## START Dataset extract
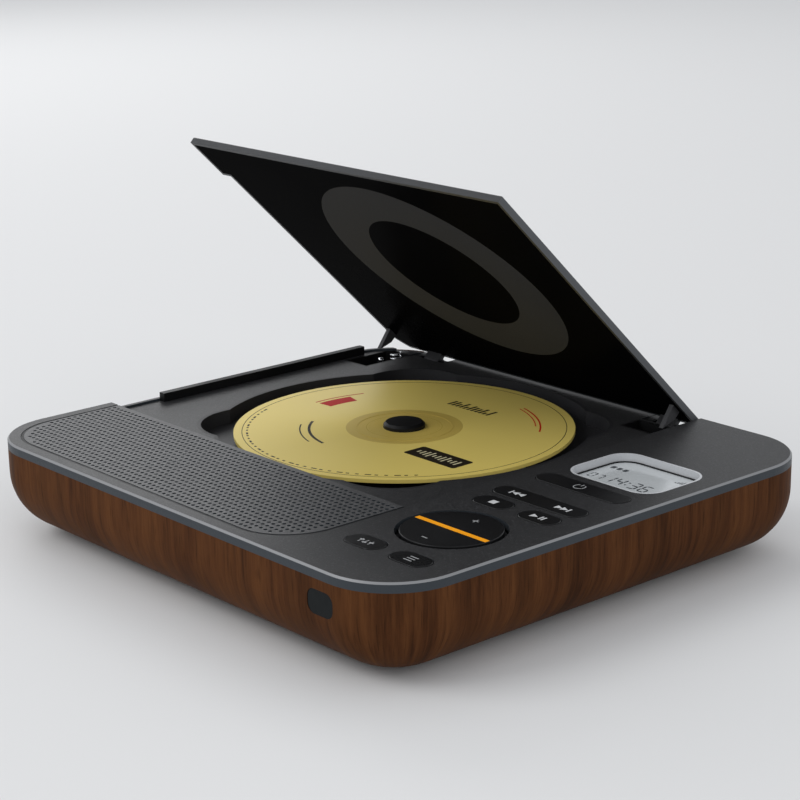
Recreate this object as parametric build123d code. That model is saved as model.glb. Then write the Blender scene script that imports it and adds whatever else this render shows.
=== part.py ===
from build123d import *
import math
import os

# Desktop disc player with a flip-up lid, in millimetres.
# The origin lies on the table at the centre of the footprint, +Y points to the back and +Z up.

# Body
body_width = 213.0
body_depth = 191.0
body_corner = 24.4
foot_height = 2.0
shell_height = 32.6
half_width = body_width / 2
half_depth = body_depth / 2
shell_wall = 4.0
shell_floor = 4.0
shell_bottom_round = 21.0
band_height = 3.2
rabbet_wall = 1.0
deck_edge_chamfer = 0.6
seat_gap = 0.2

# Deck
deck_plate = 2.4
deck_rib_depth = 5.0
recess_depth = 3.2
control_strip = 52.3
recess_right = half_width - control_strip
recess_rim_width = 1.6
recess_rim_drop = 2.4
recess_plate = 1.8

# Grille
grille_thickness = 1.0
grille_inset = 4.5
grille_left = grille_inset - half_width
grille_front = grille_inset - half_depth
grille_corner = 20.0
grille_margin = 0.15
cloth_thickness = 0.4

# Disc and its well
disc_side_inset = 75.2
disc_back_inset = 71.5
disc_x = recess_right - disc_side_inset
disc_y = half_depth - disc_back_inset
disc_radius = 60.0
disc_hole_radius = 7.5
disc_thickness = 1.2
disc_drop = 4.4
well_radius = 65.9
well_depth = 8.5
well_floor = 1.5
well_wall = 1.4
notch_radius = 19.7
notch_reach = 52.2
well_front_reach = 65.7
recess_front = disc_y - well_front_reach

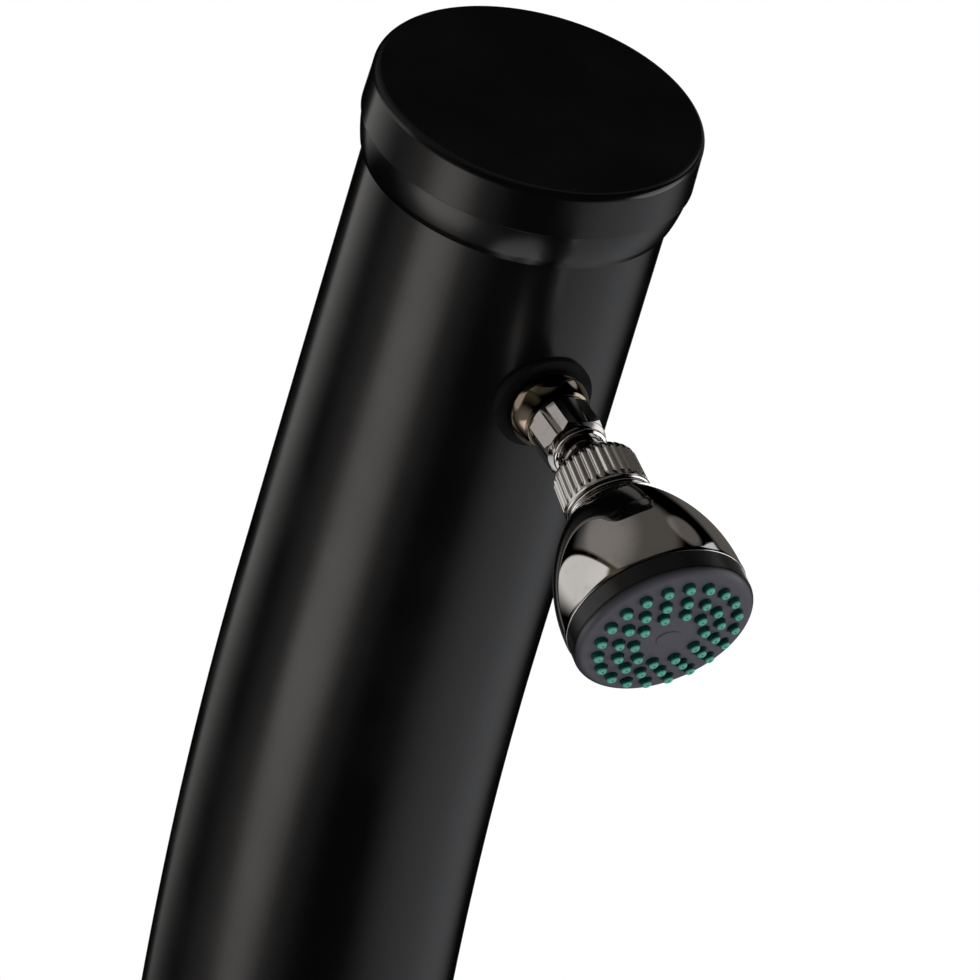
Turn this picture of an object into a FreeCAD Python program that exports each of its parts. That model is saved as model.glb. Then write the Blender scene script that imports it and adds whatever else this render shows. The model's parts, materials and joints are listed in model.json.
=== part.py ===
"""Outdoor shower post: a curved black tank tube on a bolted foot, with a mixer, a foot tap,
a hose inlet, a drain and a knurled ball-joint shower head under the leaning top.

Millimetres. The origin is the centre of the foot on the ground, +Z is up, and the post leans and
sprays towards -Y. The plane X = 0 is the plane of the bend.
"""
import FreeCAD, Part
import math
import os

import Sketcher

V = FreeCAD.Vector

# ---------------------------------------------------------------- driving dimensions

DIMENSIONS = {
    # tank tube
    "tube_radius": 62.5,
    "tube_wall": 3.0,
    "glue_gap": 0.1,
    "lean_angle": 30.5,
    "bend_radius": 1100.0,
    "bend_start": 1370.0,
    "top_straight": 245.0,
    "coupling_height": 1000.0,
    # foot
    "foot_radius": 130.0,
    "foot_rim": 8.0,
    "foot_crown": 20.0,
    "foot_floor": 10.0,
    "socket_radius": 72.0,
    "socket_top": 95.0,
    "foot_boss_radius": 15.0,
    "foot_boss_top": 17.0,
    "anchor_circle": 100.0,
    "anchor_hole": 5.5,
    "gusset_reach": 118.0,
    "gusset_top": 86.0,
    "gusset_width": 6.0,
    "socket_screw_height": 45.0,
    "socket_screw_radius": 2.1,
    # tank ends
    "plug_bottom": 70.0,
    "plug_depth": 34.0,
    "plug_floor": 5.0,
    "plug_wall": 4.0,
    "cap_radius": 68.0,
    "cap_side": 20.0,
    "cap_depth": 37.0,
    "cap_roof": 4.0,
    "cap_edge": 3.0,
    # coupling of the two tube lengths
    "sleeve_radius": 67.0,
    "sleeve_length": 50.0,
    "flange_radius": 70.0,
    "flange_height": 9.0,
    "ring_groove": 3.8,
    "coupling_ring": 1.85,
    "nut_radius": 76.0,
    "nut_below": 32.0,
    "nut_above": 15.0,
    "nut_scallop": 7.0,
    # heights of the wall fittings
    "mixer_height": 1130.0,
    "foot_tap_height": 330.0,
    "inlet_height": 200.0,
    "drain_height": 135.0,
    "arm_drop": 101.5,
    # threads and hoses
    "half_inch_radius": 10.4,
    "hose_radius": 6.5,
    "hose_bore": 4.3,
    "barb_radius": 4.2,
    "barb_length": 12.0,
    "shank_end": 44.0,
    "hose_leg": 14.0,
    "hose_bend": 16.0,
    "clamp_wall": 1.0,
    "clamp_width": 8.0,
    # mixer, measured from the tube axis along the fitting's own axis
    "mixer_base_radius": 31.0,
    "mixer_barrel_radius": 27.0,
    "mixer_seat": 65.0,
    "mixer_mouth": 100.0,
    "mixer_floor": 74.0,
    "cartridge_radius": 17.4,
    "cartridge_shoulder": 90.0,
    "mixer_nut_radius": 20.0,
    "mixer_pivot": 104.0,
    "dome_radius": 22.0,
    "dome_wall": 2.0,
    "dome_hole": 14.5,
    "stem_pin_radius": 1.2,
    "grub_radius": 1.25,
    "lever_ball_radius": 26.0,
    "lever_ball_wall": 3.5,
    "lever_reach": 86.0,
    "lever_width": 19.0,
    "shank_radius": 8.0,
    "port_spread": 14.0,
    "port_drop": 6.0,
    # foot tap
    "tap_flange_radius": 15.5,
    "tap_barrel_radius": 11.5,
    "tap_mouth": 104.0,
    "spout_radius": 8.0,
    "spout_drop": 36.0,
    "spout_reach": 77.5,
    "tap_hub_radius": 13.0,
    "tap_lever_reach": 46.0,
    # hose inlet and drain
    "three_quarter_radius": 13.1,
    "inlet_stub": 16.0,
    # shower arm, measured from the tube axis along the arm
    "arm_washer_radius": 20.5,
    "nipple_radius": 16.8,
    "nipple_nose": 14.2,
    "nipple_front": 76.8,
    "hex_radius": 14.2,
    "hex_start": 78.4,
    "hex_end": 94.0,
    "neck_radius": 8.6,
    "ball_radius": 12.5,
    "ball_reach": 48.5,
    # shower head, measured from the ball's centre along the head's axis
    "head_angle": 45.4,
    "collar_back": 4.2,
    "collar_front": 16.5,
    "collar_top_radius": 17.4,
    "collar_foot_radius": 18.2,
    "collar_ribs": 32.0,
    "collar_groove": 1.0,
    "neck_thread_radius": 14.3,
    "bell_lip_radius": 17.6,
    "bell_start": 18.7,
    "bell_rim": 69.6,
    "bell_radius": 37.7,
    "bell_curve": 68.0,
    "bell_wall": 2.2,
    "face_level": 80.7,
    "face_radius": 37.1,
    "nozzle_tip": 83.4,
    "nozzle_radius": 2.3,
    "nozzle_bore": 0.6,
    "outer_ring": 29.0,
    "middle_ring": 21.5,
    "inner_ring": 14.8,
}

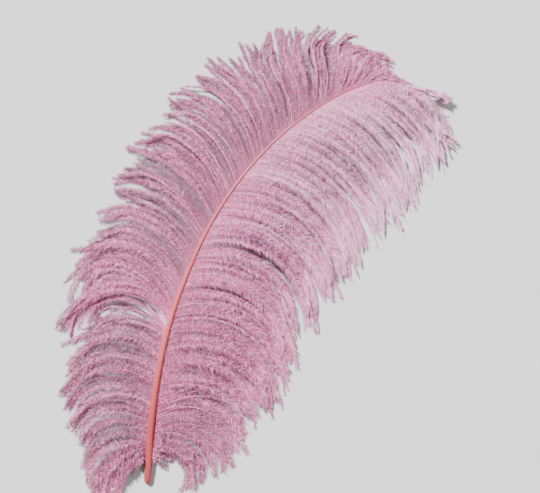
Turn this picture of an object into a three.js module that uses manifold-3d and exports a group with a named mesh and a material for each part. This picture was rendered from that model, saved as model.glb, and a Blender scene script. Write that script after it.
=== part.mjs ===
## END Dataset extract
- [To be done] Output the data above exactly, please, line for line.

- [Output of the task]
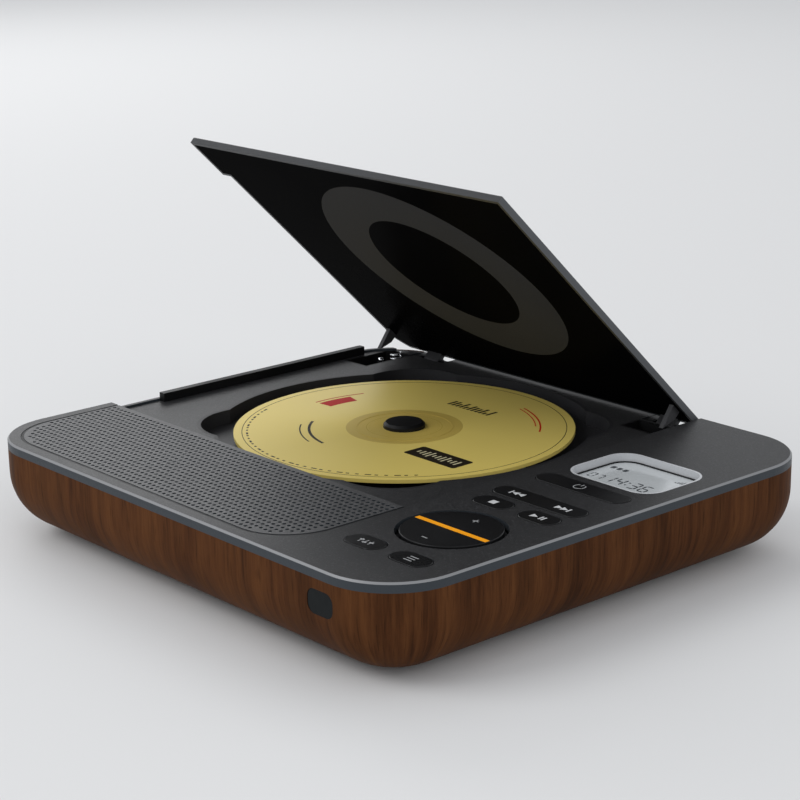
Recreate this object as parametric build123d code. That model is saved as model.glb. Then write the Blender scene script that imports it and adds whatever else this render shows.
=== part.py ===
from build123d import *
import math
import os

# Desktop disc player with a flip-up lid, in millimetres.
# The origin lies on the table at the centre of the footprint, +Y points to the back and +Z up.

# Body
body_width = 213.0
body_depth = 191.0
body_corner = 24.4
foot_height = 2.0
shell_height = 32.6
half_width = body_width / 2
half_depth = body_depth / 2
shell_wall = 4.0
shell_floor = 4.0
shell_bottom_round = 21.0
band_height = 3.2
rabbet_wall = 1.0
deck_edge_chamfer = 0.6
seat_gap = 0.2

# Deck
deck_plate = 2.4
deck_rib_depth = 5.0
recess_depth = 3.2
control_strip = 52.3
recess_right = half_width - control_strip
recess_rim_width = 1.6
recess_rim_drop = 2.4
recess_plate = 1.8

# Grille
grille_thickness = 1.0
grille_inset = 4.5
grille_left = grille_inset - half_width
grille_front = grille_inset - half_depth
grille_corner = 20.0
grille_margin = 0.15
cloth_thickness = 0.4

# Disc and its well
disc_side_inset = 75.2
disc_back_inset = 71.5
disc_x = recess_right - disc_side_inset
disc_y = half_depth - disc_back_inset
disc_radius = 60.0
disc_hole_radius = 7.5
disc_thickness = 1.2
disc_drop = 4.4
well_radius = 65.9
well_depth = 8.5
well_floor = 1.5
well_wall = 1.4
notch_radius = 19.7
notch_reach = 52.2
well_front_reach = 65.7
recess_front = disc_y - well_front_reach

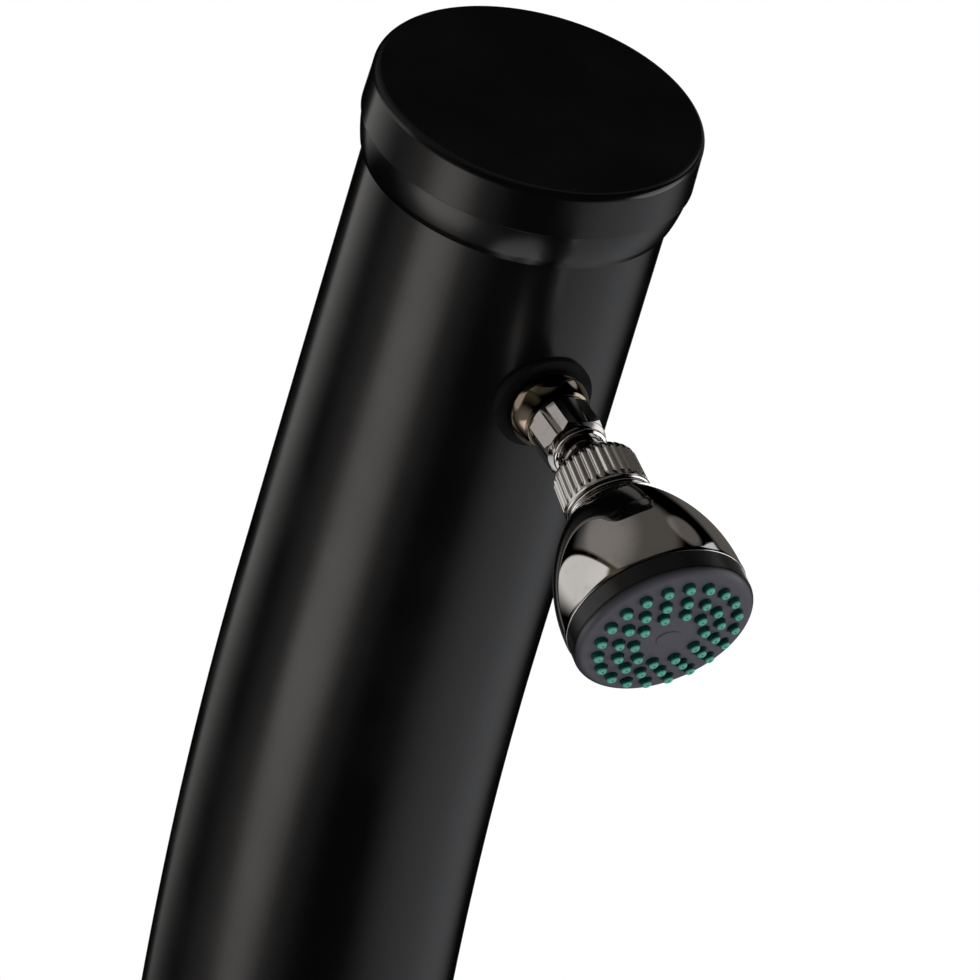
Turn this picture of an object into a FreeCAD Python program that exports each of its parts. That model is saved as model.glb. Then write the Blender scene script that imports it and adds whatever else this render shows. The model's parts, materials and joints are listed in model.json.
=== part.py ===
"""Outdoor shower post: a curved black tank tube on a bolted foot, with a mixer, a foot tap,
a hose inlet, a drain and a knurled ball-joint shower head under the leaning top.

Millimetres. The origin is the centre of the foot on the ground, +Z is up, and the post leans and
sprays towards -Y. The plane X = 0 is the plane of the bend.
"""
import FreeCAD, Part
import math
import os

import Sketcher

V = FreeCAD.Vector

# ---------------------------------------------------------------- driving dimensions

DIMENSIONS = {
    # tank tube
    "tube_radius": 62.5,
    "tube_wall": 3.0,
    "glue_gap": 0.1,
    "lean_angle": 30.5,
    "bend_radius": 1100.0,
    "bend_start": 1370.0,
    "top_straight": 245.0,
    "coupling_height": 1000.0,
    # foot
    "foot_radius": 130.0,
    "foot_rim": 8.0,
    "foot_crown": 20.0,
    "foot_floor": 10.0,
    "socket_radius": 72.0,
    "socket_top": 95.0,
    "foot_boss_radius": 15.0,
    "foot_boss_top": 17.0,
    "anchor_circle": 100.0,
    "anchor_hole": 5.5,
    "gusset_reach": 118.0,
    "gusset_top": 86.0,
    "gusset_width": 6.0,
    "socket_screw_height": 45.0,
    "socket_screw_radius": 2.1,
    # tank ends
    "plug_bottom": 70.0,
    "plug_depth": 34.0,
    "plug_floor": 5.0,
    "plug_wall": 4.0,
    "cap_radius": 68.0,
    "cap_side": 20.0,
    "cap_depth": 37.0,
    "cap_roof": 4.0,
    "cap_edge": 3.0,
    # coupling of the two tube lengths
    "sleeve_radius": 67.0,
    "sleeve_length": 50.0,
    "flange_radius": 70.0,
    "flange_height": 9.0,
    "ring_groove": 3.8,
    "coupling_ring": 1.85,
    "nut_radius": 76.0,
    "nut_below": 32.0,
    "nut_above": 15.0,
    "nut_scallop": 7.0,
    # heights of the wall fittings
    "mixer_height": 1130.0,
    "foot_tap_height": 330.0,
    "inlet_height": 200.0,
    "drain_height": 135.0,
    "arm_drop": 101.5,
    # threads and hoses
    "half_inch_radius": 10.4,
    "hose_radius": 6.5,
    "hose_bore": 4.3,
    "barb_radius": 4.2,
    "barb_length": 12.0,
    "shank_end": 44.0,
    "hose_leg": 14.0,
    "hose_bend": 16.0,
    "clamp_wall": 1.0,
    "clamp_width": 8.0,
    # mixer, measured from the tube axis along the fitting's own axis
    "mixer_base_radius": 31.0,
    "mixer_barrel_radius": 27.0,
    "mixer_seat": 65.0,
    "mixer_mouth": 100.0,
    "mixer_floor": 74.0,
    "cartridge_radius": 17.4,
    "cartridge_shoulder": 90.0,
    "mixer_nut_radius": 20.0,
    "mixer_pivot": 104.0,
    "dome_radius": 22.0,
    "dome_wall": 2.0,
    "dome_hole": 14.5,
    "stem_pin_radius": 1.2,
    "grub_radius": 1.25,
    "lever_ball_radius": 26.0,
    "lever_ball_wall": 3.5,
    "lever_reach": 86.0,
    "lever_width": 19.0,
    "shank_radius": 8.0,
    "port_spread": 14.0,
    "port_drop": 6.0,
    # foot tap
    "tap_flange_radius": 15.5,
    "tap_barrel_radius": 11.5,
    "tap_mouth": 104.0,
    "spout_radius": 8.0,
    "spout_drop": 36.0,
    "spout_reach": 77.5,
    "tap_hub_radius": 13.0,
    "tap_lever_reach": 46.0,
    # hose inlet and drain
    "three_quarter_radius": 13.1,
    "inlet_stub": 16.0,
    # shower arm, measured from the tube axis along the arm
    "arm_washer_radius": 20.5,
    "nipple_radius": 16.8,
    "nipple_nose": 14.2,
    "nipple_front": 76.8,
    "hex_radius": 14.2,
    "hex_start": 78.4,
    "hex_end": 94.0,
    "neck_radius": 8.6,
    "ball_radius": 12.5,
    "ball_reach": 48.5,
    # shower head, measured from the ball's centre along the head's axis
    "head_angle": 45.4,
    "collar_back": 4.2,
    "collar_front": 16.5,
    "collar_top_radius": 17.4,
    "collar_foot_radius": 18.2,
    "collar_ribs": 32.0,
    "collar_groove": 1.0,
    "neck_thread_radius": 14.3,
    "bell_lip_radius": 17.6,
    "bell_start": 18.7,
    "bell_rim": 69.6,
    "bell_radius": 37.7,
    "bell_curve": 68.0,
    "bell_wall": 2.2,
    "face_level": 80.7,
    "face_radius": 37.1,
    "nozzle_tip": 83.4,
    "nozzle_radius": 2.3,
    "nozzle_bore": 0.6,
    "outer_ring": 29.0,
    "middle_ring": 21.5,
    "inner_ring": 14.8,
}

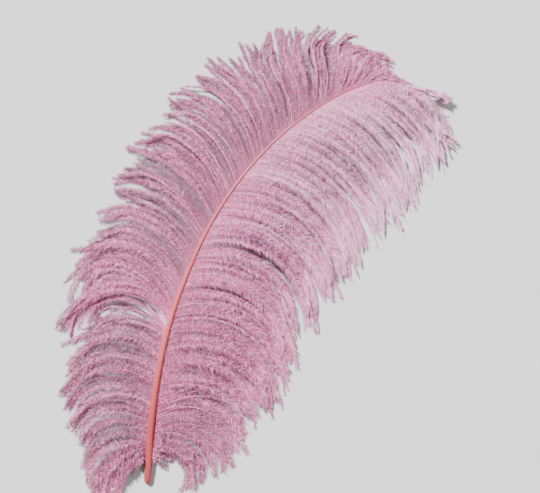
Turn this picture of an object into a three.js module that uses manifold-3d and exports a group with a named mesh and a material for each part. This picture was rendered from that model, saved as model.glb, and a Blender scene script. Write that script after it.
=== part.mjs ===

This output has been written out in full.